The Supreme Court today decided case No. 08-103, Reed Elsevier v. Muchnick. In an 8-0 opinion by Justice Thomas, the Court held that § 411(a) of the Copyright Act, which requires registration before filing suit (for United States works) is not a “jurisdictional” limit. Thus, the district court had subject-matter jurisdiction to approve a class-action settlement that included plaintiffs who hadn’t registered their copyrights.
I approve of the result, for reasons I laid out in a blog post a year ago. The “jurisdictional” theory just doesn’t make sense in terms of the policies of copyright: it keeps some important claims (such as declaratory judgment actions by defendants) that ought to be in court out. I would have preferred that the Supreme Court address these copyright-policy issues; instead, it focused on its precedents on jurisdictional and non-jurisdictional statutory elements. That’s understandable, though; the Court wanted to give guidance to the other federal courts on a wider range of issues, not just copyright ones. And since § 411(a) was drafted reasonably, applying the general rule leads to the right result in this case.

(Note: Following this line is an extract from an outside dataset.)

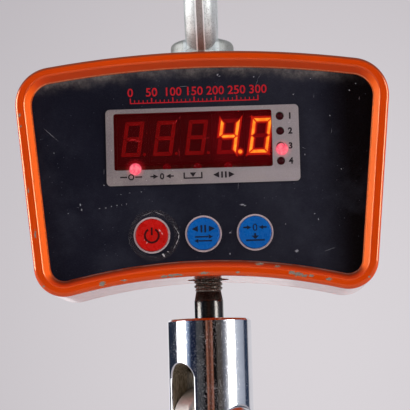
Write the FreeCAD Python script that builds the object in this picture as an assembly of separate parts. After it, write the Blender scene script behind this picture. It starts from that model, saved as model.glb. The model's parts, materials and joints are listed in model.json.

This decision has some implications for the Google Books settlement. Most notably, the settlement class was defined to avoid this problem: it excluded the owners of unregistered United States works. Now that the Supreme Court has spoken, that move turns out to have been unnecessary: the settlement class could have included them. I doubt they’ll be added back in, though: the settlement would essentially have to be rebooted for the settlement class to be expanded that much. Moreover, it’s now clear that there are other factors constraining the size of the class, such as the notice issues and the treatment of foreign copyright owners.
C.E. Petit thinks the new decision makes the settlement “legally untenable.” I don’t think this is a one-hit kill; a settlement class is not required to be the absolute largest it could possibly be. I do, however, expect a small flurry of briefing on this issue, as the Supreme Court’s decision is clearly relevant, controlling authority.
Other commentary: Civil Procedure and Federal Courts Blog; Irv Muchnick.